What to produce => Quote precisely the run of lines opening with the line containing "chassis_tray()" and closing with the line containing "before = set(bpy.data.objects)", and nothing else.

Given material =>
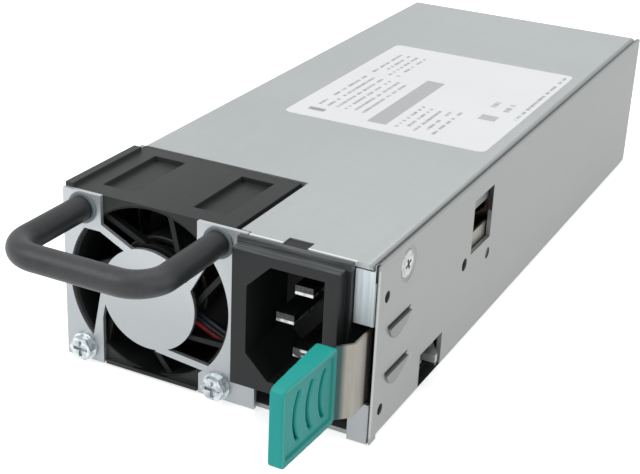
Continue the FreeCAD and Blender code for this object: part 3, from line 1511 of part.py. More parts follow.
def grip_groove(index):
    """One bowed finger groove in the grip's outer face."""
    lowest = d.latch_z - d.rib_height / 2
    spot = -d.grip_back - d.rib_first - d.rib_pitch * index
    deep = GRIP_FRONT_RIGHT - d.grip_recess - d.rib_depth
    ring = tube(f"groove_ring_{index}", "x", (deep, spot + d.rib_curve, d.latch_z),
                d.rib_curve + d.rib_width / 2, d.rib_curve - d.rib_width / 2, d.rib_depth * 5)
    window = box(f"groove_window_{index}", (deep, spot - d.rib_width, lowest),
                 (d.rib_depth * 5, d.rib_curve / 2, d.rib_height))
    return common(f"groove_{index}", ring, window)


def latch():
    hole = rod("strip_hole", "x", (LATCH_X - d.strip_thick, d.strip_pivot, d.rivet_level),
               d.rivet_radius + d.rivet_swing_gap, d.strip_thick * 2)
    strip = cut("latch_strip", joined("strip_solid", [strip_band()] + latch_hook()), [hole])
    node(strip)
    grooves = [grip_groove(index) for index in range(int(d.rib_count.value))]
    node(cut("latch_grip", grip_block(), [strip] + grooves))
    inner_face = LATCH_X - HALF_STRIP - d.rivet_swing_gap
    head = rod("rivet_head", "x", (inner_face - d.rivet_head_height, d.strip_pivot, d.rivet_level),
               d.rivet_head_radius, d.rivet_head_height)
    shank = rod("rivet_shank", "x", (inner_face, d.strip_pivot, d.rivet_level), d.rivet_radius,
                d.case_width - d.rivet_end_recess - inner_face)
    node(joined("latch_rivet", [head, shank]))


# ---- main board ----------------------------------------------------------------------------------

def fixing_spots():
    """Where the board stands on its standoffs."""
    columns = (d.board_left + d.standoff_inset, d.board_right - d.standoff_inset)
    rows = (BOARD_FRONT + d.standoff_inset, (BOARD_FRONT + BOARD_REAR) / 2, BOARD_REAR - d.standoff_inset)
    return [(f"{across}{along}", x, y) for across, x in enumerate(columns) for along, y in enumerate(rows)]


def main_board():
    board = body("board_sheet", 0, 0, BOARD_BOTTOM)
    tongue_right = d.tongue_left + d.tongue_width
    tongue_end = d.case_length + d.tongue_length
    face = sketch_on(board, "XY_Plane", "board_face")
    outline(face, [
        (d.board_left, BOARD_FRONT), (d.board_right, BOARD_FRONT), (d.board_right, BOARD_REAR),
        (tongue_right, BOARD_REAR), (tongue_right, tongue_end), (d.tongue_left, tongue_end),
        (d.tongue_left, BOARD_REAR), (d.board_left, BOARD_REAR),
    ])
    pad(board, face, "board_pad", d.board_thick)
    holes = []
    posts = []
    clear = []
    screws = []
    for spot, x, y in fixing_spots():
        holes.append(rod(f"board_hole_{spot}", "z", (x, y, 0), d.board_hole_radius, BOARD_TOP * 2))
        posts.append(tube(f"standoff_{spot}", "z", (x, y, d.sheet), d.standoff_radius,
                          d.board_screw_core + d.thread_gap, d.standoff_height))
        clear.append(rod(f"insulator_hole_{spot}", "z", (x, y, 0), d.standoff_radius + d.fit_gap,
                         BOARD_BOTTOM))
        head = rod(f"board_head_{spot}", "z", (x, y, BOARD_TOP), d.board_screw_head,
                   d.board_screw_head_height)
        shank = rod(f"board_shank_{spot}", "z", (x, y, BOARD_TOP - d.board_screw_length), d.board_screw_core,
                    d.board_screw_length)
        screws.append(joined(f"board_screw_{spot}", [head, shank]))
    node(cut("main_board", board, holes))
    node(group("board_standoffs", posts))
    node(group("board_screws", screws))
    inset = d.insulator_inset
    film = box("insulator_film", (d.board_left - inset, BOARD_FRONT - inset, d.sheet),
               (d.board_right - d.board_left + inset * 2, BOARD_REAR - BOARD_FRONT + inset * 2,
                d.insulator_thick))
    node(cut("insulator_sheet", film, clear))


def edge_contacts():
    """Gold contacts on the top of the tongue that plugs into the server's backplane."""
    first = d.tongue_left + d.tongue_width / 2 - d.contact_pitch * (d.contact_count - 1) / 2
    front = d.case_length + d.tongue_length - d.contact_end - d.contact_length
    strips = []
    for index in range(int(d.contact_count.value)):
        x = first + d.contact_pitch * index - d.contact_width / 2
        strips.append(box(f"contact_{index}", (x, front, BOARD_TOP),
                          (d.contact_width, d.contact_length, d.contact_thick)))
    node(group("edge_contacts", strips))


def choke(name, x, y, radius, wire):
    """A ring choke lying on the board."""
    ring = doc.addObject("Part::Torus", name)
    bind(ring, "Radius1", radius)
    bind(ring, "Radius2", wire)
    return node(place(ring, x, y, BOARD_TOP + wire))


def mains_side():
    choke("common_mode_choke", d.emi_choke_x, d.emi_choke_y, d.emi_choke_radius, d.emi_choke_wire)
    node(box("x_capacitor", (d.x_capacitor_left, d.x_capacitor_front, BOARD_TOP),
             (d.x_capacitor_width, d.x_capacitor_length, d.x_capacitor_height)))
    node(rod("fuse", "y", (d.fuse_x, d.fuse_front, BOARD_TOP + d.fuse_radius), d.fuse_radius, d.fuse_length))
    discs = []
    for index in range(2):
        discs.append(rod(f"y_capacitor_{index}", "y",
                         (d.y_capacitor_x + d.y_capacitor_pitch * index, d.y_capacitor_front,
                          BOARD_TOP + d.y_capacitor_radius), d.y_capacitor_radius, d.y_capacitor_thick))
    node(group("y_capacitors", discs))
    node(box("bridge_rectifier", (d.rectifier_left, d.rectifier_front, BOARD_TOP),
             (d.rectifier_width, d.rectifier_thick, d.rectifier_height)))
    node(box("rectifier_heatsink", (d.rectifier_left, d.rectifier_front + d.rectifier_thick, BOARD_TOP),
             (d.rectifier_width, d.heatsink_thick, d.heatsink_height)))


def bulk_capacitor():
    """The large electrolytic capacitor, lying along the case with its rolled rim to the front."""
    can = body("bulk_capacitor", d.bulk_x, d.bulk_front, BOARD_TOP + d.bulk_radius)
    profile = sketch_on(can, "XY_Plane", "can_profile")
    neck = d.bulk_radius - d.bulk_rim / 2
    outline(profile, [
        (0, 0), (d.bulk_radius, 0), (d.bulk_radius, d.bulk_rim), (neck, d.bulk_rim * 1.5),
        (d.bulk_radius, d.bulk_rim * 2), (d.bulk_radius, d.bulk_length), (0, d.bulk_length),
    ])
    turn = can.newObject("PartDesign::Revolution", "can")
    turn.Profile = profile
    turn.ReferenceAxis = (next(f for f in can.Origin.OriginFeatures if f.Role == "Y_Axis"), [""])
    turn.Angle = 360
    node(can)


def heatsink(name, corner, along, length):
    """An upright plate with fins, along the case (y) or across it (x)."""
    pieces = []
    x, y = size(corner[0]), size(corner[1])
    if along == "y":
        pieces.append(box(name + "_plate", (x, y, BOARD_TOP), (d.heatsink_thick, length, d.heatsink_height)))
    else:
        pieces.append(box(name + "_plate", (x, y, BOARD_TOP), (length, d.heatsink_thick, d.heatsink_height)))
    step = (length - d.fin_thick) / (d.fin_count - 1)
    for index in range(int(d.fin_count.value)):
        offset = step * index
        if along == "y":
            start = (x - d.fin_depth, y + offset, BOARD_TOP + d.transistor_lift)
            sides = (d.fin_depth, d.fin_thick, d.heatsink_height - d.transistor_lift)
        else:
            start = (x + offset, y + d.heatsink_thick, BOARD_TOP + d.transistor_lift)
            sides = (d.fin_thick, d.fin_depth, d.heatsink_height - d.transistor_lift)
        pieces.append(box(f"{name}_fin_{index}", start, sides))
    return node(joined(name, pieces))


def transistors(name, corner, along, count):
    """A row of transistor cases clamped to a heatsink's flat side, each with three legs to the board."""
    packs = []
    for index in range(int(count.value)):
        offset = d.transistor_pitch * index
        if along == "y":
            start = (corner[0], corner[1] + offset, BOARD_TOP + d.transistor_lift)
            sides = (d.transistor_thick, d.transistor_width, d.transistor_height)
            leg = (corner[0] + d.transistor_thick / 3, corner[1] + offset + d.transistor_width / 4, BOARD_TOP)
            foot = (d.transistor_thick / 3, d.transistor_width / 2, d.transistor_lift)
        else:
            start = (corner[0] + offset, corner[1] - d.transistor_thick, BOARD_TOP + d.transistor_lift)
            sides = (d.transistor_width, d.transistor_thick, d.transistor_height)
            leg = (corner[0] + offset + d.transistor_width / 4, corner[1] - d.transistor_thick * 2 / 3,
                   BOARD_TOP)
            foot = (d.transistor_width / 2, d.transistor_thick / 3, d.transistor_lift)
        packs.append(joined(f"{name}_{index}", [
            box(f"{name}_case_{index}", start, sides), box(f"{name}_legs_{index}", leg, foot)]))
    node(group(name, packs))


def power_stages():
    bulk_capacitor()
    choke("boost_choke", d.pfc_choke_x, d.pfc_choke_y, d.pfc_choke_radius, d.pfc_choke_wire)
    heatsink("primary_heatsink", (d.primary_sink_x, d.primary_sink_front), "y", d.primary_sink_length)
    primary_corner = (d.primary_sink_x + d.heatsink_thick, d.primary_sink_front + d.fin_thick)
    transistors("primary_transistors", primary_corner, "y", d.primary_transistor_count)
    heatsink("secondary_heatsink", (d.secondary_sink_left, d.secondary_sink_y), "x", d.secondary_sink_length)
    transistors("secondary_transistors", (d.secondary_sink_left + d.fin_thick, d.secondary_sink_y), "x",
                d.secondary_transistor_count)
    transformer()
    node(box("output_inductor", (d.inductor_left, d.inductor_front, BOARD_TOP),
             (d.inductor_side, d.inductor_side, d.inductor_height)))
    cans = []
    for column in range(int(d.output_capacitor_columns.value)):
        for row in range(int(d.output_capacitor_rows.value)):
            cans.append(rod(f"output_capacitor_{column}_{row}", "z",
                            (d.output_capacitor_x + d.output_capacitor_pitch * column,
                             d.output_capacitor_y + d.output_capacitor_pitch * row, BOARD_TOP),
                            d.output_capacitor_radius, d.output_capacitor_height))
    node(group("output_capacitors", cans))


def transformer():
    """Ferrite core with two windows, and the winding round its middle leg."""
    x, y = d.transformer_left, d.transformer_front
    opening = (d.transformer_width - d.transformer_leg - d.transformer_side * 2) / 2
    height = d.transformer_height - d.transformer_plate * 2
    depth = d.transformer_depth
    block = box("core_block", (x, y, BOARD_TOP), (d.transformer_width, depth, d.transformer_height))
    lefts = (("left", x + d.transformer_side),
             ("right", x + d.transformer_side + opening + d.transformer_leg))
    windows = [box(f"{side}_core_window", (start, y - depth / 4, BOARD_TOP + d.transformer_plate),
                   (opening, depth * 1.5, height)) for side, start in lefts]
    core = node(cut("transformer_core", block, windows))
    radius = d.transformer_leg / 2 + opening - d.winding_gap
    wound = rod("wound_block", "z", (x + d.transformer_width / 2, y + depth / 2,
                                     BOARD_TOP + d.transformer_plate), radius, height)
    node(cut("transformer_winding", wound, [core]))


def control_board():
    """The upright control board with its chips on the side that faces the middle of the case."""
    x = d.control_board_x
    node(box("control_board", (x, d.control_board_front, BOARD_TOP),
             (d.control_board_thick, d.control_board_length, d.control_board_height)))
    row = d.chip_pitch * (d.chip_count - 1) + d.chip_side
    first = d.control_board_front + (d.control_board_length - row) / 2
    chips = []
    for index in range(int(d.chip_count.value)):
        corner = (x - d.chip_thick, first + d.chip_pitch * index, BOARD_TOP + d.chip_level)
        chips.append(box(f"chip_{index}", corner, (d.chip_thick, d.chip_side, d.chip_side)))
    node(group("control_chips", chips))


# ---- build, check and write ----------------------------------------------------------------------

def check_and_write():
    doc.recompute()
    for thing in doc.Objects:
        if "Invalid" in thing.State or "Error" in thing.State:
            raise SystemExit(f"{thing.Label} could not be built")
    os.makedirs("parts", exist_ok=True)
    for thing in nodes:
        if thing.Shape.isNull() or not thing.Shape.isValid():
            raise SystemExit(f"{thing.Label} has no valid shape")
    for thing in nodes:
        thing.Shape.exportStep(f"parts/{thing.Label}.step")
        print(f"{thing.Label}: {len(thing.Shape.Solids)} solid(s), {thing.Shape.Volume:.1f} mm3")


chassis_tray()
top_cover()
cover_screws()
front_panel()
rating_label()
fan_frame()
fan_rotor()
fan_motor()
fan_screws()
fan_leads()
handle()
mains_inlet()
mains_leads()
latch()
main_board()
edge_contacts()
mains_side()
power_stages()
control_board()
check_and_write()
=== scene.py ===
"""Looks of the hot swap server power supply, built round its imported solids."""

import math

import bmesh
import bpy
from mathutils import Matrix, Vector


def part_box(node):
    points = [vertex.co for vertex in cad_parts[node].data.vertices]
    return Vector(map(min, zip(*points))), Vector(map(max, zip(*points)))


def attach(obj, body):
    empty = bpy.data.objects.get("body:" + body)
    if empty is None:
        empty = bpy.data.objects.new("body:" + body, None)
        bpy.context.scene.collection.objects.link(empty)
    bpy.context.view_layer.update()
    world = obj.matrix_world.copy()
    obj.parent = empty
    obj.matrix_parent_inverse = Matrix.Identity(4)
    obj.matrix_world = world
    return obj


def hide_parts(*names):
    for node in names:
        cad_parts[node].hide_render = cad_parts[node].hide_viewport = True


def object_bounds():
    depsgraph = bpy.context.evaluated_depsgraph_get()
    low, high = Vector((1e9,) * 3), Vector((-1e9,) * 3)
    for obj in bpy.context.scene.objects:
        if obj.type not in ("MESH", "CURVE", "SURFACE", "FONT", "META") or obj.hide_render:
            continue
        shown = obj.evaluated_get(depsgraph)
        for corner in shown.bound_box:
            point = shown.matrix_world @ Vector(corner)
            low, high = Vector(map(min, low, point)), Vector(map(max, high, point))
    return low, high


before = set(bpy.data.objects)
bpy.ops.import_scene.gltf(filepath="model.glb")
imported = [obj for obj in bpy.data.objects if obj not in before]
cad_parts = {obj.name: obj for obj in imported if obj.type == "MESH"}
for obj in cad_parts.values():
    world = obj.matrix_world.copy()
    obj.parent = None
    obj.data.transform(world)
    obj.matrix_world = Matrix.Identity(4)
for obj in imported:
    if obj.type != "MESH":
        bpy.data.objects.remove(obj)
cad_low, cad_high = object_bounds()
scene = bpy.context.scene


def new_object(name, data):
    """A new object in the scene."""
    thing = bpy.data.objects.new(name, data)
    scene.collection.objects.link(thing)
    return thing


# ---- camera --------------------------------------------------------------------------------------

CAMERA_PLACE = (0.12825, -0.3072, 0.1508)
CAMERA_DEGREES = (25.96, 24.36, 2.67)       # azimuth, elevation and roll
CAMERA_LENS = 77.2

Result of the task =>
chassis_tray()
top_cover()
cover_screws()
front_panel()
rating_label()
fan_frame()
fan_rotor()
fan_motor()
fan_screws()
fan_leads()
handle()
mains_inlet()
mains_leads()
latch()
main_board()
edge_contacts()
mains_side()
power_stages()
control_board()
check_and_write()
=== scene.py ===
"""Looks of the hot swap server power supply, built round its imported solids."""

import math

import bmesh
import bpy
from mathutils import Matrix, Vector


def part_box(node):
    points = [vertex.co for vertex in cad_parts[node].data.vertices]
    return Vector(map(min, zip(*points))), Vector(map(max, zip(*points)))


def attach(obj, body):
    empty = bpy.data.objects.get("body:" + body)
    if empty is None:
        empty = bpy.data.objects.new("body:" + body, None)
        bpy.context.scene.collection.objects.link(empty)
    bpy.context.view_layer.update()
    world = obj.matrix_world.copy()
    obj.parent = empty
    obj.matrix_parent_inverse = Matrix.Identity(4)
    obj.matrix_world = world
    return obj


def hide_parts(*names):
    for node in names:
        cad_parts[node].hide_render = cad_parts[node].hide_viewport = True


def object_bounds():
    depsgraph = bpy.context.evaluated_depsgraph_get()
    low, high = Vector((1e9,) * 3), Vector((-1e9,) * 3)
    for obj in bpy.context.scene.objects:
        if obj.type not in ("MESH", "CURVE", "SURFACE", "FONT", "META") or obj.hide_render:
            continue
        shown = obj.evaluated_get(depsgraph)
        for corner in shown.bound_box:
            point = shown.matrix_world @ Vector(corner)
            low, high = Vector(map(min, low, point)), Vector(map(max, high, point))
    return low, high


before = set(bpy.data.objects)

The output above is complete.